====== EXERCISE INPUT ======

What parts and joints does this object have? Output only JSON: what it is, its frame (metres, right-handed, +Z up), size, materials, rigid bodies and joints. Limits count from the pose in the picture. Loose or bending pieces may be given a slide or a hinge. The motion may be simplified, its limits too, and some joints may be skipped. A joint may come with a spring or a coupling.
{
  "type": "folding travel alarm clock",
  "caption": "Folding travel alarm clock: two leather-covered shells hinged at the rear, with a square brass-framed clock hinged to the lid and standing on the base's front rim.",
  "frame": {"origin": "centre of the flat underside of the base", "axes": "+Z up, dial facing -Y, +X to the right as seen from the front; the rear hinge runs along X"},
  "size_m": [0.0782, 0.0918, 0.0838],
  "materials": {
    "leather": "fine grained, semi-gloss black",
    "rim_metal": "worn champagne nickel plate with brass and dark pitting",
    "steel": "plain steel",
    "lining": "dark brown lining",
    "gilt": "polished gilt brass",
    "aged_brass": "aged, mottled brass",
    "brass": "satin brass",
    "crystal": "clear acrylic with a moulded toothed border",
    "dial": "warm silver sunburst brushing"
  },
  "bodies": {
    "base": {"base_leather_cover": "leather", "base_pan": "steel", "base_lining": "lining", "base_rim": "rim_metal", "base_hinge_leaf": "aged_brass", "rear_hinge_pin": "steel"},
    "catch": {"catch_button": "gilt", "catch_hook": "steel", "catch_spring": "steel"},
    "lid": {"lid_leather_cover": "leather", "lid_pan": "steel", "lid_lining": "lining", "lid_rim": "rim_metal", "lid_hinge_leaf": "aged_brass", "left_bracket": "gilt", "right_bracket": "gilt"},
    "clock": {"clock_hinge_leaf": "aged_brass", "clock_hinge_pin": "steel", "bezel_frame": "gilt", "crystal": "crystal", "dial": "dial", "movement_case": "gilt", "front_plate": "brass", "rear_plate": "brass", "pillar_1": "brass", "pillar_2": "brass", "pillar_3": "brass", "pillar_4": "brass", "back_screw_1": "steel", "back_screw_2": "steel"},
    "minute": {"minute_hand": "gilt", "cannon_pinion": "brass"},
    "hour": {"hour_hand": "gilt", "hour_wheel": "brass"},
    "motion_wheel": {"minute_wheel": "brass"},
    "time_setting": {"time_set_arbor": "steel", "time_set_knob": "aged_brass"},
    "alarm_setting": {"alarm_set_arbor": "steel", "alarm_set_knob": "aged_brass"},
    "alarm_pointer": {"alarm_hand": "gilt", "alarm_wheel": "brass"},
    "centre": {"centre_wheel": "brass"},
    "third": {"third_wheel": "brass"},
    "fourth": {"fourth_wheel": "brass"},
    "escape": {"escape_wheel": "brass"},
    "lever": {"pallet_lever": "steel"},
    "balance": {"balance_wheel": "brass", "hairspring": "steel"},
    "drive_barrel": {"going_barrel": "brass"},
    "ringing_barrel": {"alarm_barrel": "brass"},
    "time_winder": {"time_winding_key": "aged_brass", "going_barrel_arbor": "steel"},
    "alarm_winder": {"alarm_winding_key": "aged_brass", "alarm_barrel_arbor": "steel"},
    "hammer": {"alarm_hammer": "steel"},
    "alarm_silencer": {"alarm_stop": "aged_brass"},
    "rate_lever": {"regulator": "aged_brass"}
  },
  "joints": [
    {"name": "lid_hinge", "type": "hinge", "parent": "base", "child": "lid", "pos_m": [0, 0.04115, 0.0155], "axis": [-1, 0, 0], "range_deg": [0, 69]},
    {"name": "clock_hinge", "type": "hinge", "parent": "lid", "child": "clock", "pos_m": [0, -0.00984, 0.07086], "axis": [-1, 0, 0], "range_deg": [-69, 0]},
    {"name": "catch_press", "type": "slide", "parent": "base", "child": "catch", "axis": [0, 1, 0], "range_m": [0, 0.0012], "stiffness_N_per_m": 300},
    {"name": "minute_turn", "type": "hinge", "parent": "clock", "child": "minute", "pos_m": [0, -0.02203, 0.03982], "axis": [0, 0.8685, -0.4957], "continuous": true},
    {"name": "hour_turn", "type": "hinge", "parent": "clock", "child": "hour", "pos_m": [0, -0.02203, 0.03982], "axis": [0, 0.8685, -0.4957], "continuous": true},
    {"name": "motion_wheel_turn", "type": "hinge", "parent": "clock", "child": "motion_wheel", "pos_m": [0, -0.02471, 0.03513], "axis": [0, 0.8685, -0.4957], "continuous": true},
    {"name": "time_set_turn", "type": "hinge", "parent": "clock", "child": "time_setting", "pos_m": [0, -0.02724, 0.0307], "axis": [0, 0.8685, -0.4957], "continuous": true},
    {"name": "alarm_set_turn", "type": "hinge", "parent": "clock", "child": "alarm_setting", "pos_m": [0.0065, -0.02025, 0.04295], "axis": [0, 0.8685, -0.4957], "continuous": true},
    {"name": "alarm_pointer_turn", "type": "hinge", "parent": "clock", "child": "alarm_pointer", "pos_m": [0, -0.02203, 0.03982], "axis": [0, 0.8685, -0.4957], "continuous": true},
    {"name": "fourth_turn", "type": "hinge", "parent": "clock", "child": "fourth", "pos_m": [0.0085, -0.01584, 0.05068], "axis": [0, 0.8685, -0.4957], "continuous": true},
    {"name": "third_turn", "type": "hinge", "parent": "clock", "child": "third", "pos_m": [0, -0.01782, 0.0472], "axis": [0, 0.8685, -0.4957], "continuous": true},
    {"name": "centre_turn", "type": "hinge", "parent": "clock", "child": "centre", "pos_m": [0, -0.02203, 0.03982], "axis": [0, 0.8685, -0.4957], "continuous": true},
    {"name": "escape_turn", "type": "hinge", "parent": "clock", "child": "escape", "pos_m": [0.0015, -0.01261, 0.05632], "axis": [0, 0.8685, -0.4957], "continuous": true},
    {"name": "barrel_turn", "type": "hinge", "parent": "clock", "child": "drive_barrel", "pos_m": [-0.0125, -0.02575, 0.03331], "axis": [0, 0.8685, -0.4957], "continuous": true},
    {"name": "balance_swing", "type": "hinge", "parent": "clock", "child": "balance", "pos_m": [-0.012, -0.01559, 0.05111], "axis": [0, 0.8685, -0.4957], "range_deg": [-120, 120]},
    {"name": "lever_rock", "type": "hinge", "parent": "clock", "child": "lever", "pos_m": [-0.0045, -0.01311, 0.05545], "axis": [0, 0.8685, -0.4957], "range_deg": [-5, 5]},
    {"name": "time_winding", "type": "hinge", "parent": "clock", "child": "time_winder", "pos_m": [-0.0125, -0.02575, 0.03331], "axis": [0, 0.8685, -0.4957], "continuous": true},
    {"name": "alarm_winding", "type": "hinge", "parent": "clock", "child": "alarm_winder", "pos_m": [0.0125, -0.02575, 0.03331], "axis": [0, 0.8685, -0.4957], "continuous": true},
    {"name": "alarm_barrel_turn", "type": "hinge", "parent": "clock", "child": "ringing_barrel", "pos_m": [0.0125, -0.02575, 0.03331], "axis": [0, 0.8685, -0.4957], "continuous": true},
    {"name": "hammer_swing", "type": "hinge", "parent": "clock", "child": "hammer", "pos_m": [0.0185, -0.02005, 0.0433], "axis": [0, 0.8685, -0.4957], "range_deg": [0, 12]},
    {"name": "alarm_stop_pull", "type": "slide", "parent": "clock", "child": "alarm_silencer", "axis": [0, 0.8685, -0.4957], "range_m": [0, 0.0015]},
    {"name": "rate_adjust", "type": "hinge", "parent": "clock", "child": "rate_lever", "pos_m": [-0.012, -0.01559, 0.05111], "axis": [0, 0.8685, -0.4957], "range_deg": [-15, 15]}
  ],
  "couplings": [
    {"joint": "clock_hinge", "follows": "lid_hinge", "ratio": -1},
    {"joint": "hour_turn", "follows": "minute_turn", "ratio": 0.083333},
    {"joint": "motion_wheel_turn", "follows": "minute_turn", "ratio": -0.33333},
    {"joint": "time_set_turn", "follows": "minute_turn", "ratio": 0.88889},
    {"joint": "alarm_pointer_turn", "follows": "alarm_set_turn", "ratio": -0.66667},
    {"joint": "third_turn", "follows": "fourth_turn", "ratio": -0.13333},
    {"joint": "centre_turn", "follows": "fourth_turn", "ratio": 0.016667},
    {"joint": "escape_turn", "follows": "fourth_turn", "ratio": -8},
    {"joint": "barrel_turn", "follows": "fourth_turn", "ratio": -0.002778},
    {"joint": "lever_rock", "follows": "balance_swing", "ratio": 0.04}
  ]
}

======
====== EXERCISE INPUT ======

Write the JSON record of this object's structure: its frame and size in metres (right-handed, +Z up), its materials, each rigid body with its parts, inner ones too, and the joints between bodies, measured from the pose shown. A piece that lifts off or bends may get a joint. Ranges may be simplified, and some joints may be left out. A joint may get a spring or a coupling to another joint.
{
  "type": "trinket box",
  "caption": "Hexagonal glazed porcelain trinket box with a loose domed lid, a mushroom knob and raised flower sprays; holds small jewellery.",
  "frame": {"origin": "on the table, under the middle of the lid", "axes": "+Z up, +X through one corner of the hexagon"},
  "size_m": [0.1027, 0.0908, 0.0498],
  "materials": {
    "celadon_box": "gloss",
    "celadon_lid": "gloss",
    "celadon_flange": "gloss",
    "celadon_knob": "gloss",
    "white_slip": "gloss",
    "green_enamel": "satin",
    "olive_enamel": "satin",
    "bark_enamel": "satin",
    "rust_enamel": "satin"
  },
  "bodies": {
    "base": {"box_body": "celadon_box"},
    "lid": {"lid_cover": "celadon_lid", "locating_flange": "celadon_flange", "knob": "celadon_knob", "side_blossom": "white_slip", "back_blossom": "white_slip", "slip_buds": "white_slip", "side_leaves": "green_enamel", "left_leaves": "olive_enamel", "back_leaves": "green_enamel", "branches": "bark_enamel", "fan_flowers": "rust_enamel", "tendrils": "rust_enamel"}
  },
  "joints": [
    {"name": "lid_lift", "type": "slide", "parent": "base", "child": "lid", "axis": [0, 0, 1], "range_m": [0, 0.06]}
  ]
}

======

* INSTRUCTIONS FOR THE TASK
Each line of the material that holds the string "object" counts once; give the total alone.

* FINAL RESULT
2